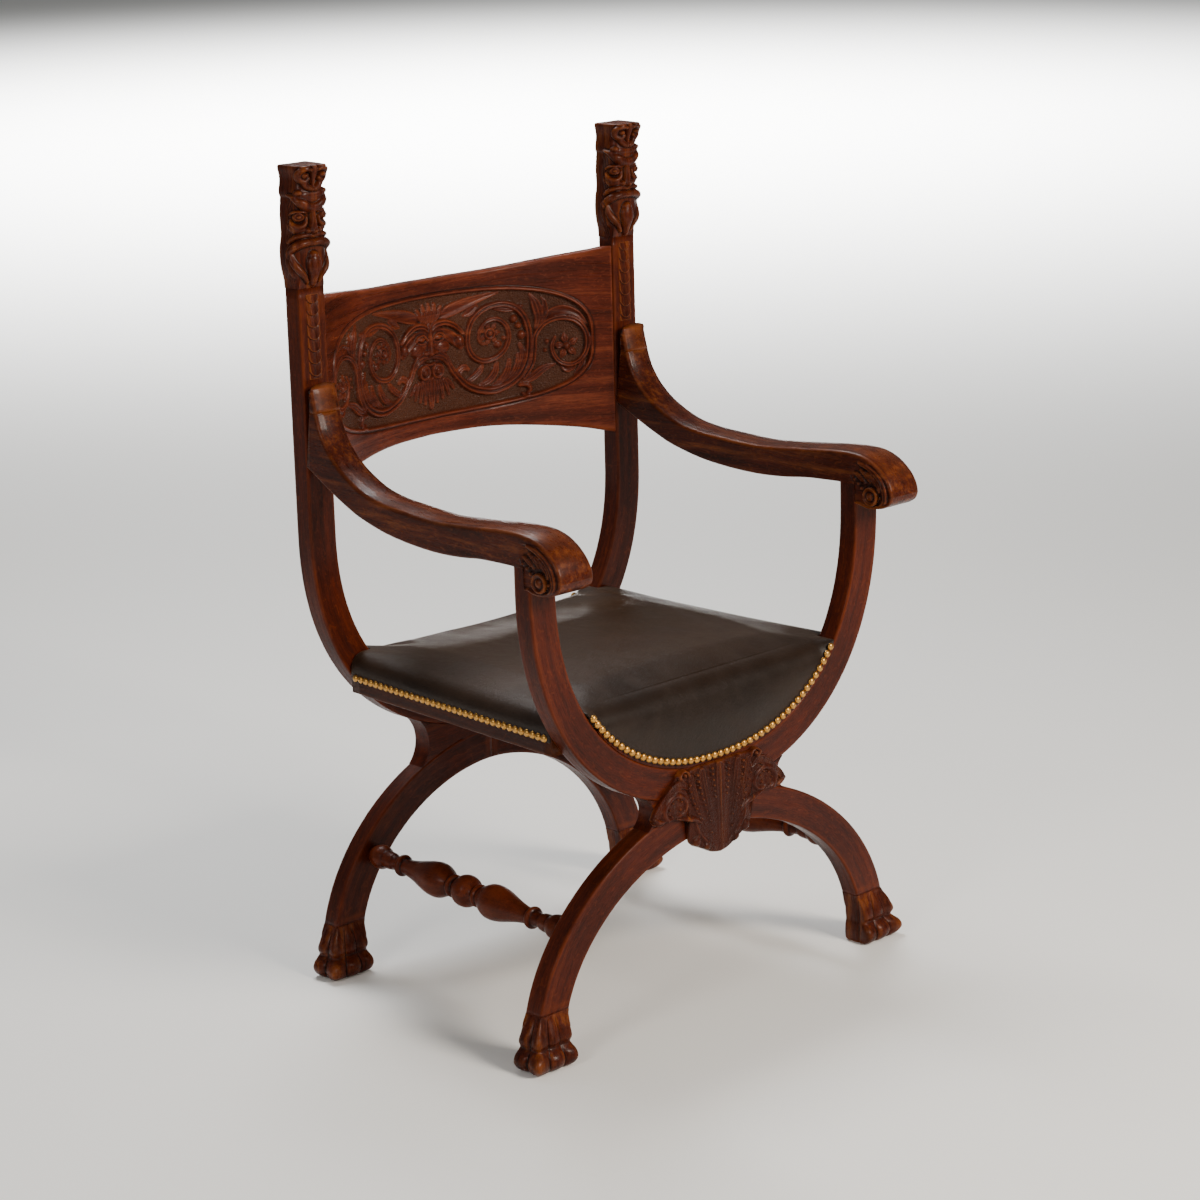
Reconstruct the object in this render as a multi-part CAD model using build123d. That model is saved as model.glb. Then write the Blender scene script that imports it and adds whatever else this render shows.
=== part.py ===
from build123d import *
import os
from math import acos, cos, hypot, pi, sin

# Carved oak Savonarola armchair, in millimetres. +Z is up and the chair faces -Y.
# Left (-X) and right (+X) are as seen by somebody who faces the chair.
# The origin is on the floor, at the bottom centre of the whole chair.

# ---------------------------------------------------------------- driving dimensions
BOARD = 29.0             # thickness of both frames, front to back
MEMBER = 43.0            # width of bows and posts in the plane of the frame
FRAME_PITCH = 444.0      # front face of the front frame to front face of the rear frame

FRONT_HALF = 320.0       # half width over the front bow
REAR_HALF = 305.0        # half width over the rear bow and back posts
BOW_SPRING_Z = 625.0     # height where the bow turns into straight posts
FRONT_BOW_BOTTOM_Z = 293.0
REAR_BOW_BOTTOM_Z = 307.0
BOW_POWER = 2.21         # superellipse power of the bows

ARCH_TOP_Z = 293.0       # crown of the arches, outside
ARCH_CROWN = 46.0        # depth of the arch members at the crown
ARCH_SPRING_Z = 29.0     # height where the arches stand upright
ARCH_POWER = 1.89        # superellipse power of the arches
FRONT_LEG_OUTER = 331.0  # half width over the front legs, at their foot
REAR_LEG_OUTER = 299.0
LEG_FOOT = 48.5          # width of a leg at its foot
PAW_TOP_Z = 72.0         # joint between leg and paw

HEAD_BASE_Z = 955.0      # joint between back post and finial
HEAD_TOP_Z = 1116.0
CAP_HEIGHT = 17.0
CAP_WIDTH = 54.0
CAP_FRONT = 14.0         # cap stands this far in front of the post

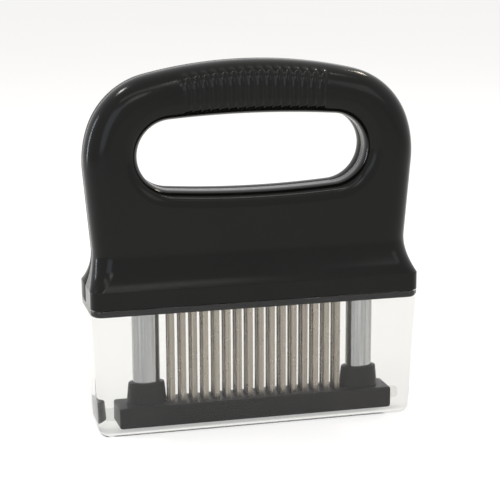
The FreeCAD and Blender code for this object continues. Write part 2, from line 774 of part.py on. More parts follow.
def tapered_box(low_length, low_depth, high_length, high_depth, low, high, corner, floor_round):
    """A box with sloping walls, rounded upright edges and a rounded floor edge."""
    foot = (low_length / 2, low_depth / 2)
    head = (high_length / 2, high_depth / 2)
    box = Part.makeWedge(
        -foot[0], low, -foot[1], -head[1], -head[0], foot[0], high, foot[1], head[1], head[0]
    )
    box.rotate(V(0, 0, 0), V(1, 0, 0), 90)
    upright = [edge for edge in box.Edges if edge.BoundBox.ZLength > (high - low) / 2]
    box = box.makeFillet(corner, upright)
    floor_edges = [edge for edge in box.Edges if edge.BoundBox.ZMax < low + 0.01]
    return box.makeFillet(floor_round, floor_edges)


def cover_size_at(z):
    """Outer length and depth of the cover at one level."""
    share = z / RIM_BOTTOM
    length = WIDTH - 2 * COVER_TAPER * (1 - share)
    depth = DEPTH - 2 * COVER_TAPER_DEEP * (1 - share)
    return length, depth


def clear_cover():
    """The clear box that covers the blades: open at the top, its walls drawn in towards the floor."""
    low = cover_size_at(0.0)
    outer = tapered_box(*low, WIDTH, DEPTH, 0.0, RIM_BOTTOM, RIM_CORNER, COVER_EDGE_ROUND)
    two_walls = 2 * COVER_WALL
    inner_corner = RIM_CORNER - COVER_WALL
    seat = BASE_BOTTOM - COVER_SEAT_GAP
    floor_size = [size - two_walls for size in cover_size_at(COVER_FLOOR)]
    seat_size = [size - two_walls for size in cover_size_at(seat)]
    inner = tapered_box(*floor_size, *seat_size, COVER_FLOOR, seat, inner_corner, COVER_INNER_ROUND)
    mouth = rounded_block(WIDTH - two_walls, DEPTH - two_walls, inner_corner, seat, RIM_BOTTOM + 1)
    return outer.cut(inner).cut(mouth)


def main():
    """Builds every piece and writes one file for each node."""
    os.makedirs("parts", exist_ok=True)
    front, rear = handle_shells()
    nodes = {
        "handle_front_shell": front,
        "handle_rear_shell": rear,
        "base_plate": base_plate(),
        "base_plate_screws": base_screws(),
        "blade_row_front": blade_row(-1),
        "blade_row_middle": blade_row(0),
        "blade_row_rear": blade_row(1),
        "blade_clamp_bar": blade_clamp(),
        "clamp_bar_screws": clamp_screws(),
        "pressure_plate": pressure_plate(),
        "clear_cover": clear_cover(),
    }
    for name, side in (("left", -1), ("right", 1)):
        nodes["post_bush_" + name] = post_bush(side)
        nodes["guide_post_" + name] = guide_post(side)
        nodes["post_collar_" + name] = post_collar(side)
        nodes["post_screw_" + name] = post_screw(side)
        nodes["return_spring_" + name] = return_spring(side)
        nodes["end_buffer_" + name] = end_buffer(side)
    for name, shape in nodes.items():
        shape.exportStep(os.path.join("parts", name + ".step"))
        print(name, len(shape.Solids), shape.isValid(), round(shape.Volume, 1))
    print("spring self-gap", round(spring_self_gap(), 3), "mm")


main()
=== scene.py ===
"""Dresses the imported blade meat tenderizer: fine meshes, finishes, a pale studio and the camera.

Sizes are in millimetres, as on the real tool, and become metres when a mesh is built.
+Z is up, +X is to the right and -Y is the front. The origin is the middle of the cover's underside.
"""

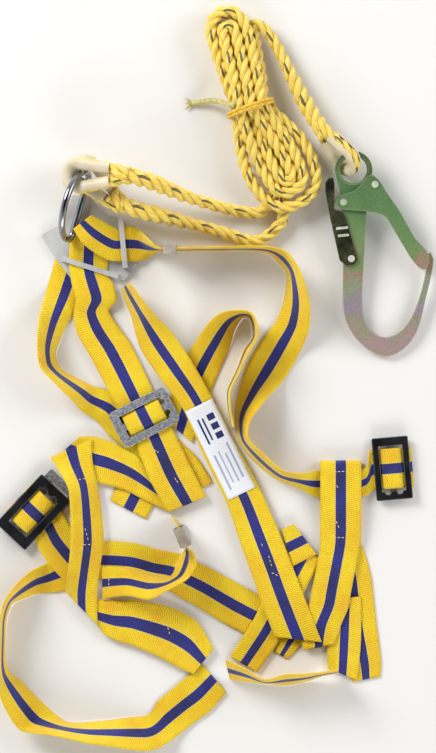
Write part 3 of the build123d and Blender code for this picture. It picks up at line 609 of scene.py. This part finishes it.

What to do: Write the lines again exactly, beginning at the line that has "shape.isValid(), round(shape.Volume, 1))" and stopping after the line that has "and the camera."; include no other lines.

Task output:
        print(name, len(shape.Solids), shape.isValid(), round(shape.Volume, 1))
    print("spring self-gap", round(spring_self_gap(), 3), "mm")


main()
=== scene.py ===
"""Dresses the imported blade meat tenderizer: fine meshes, finishes, a pale studio and the camera.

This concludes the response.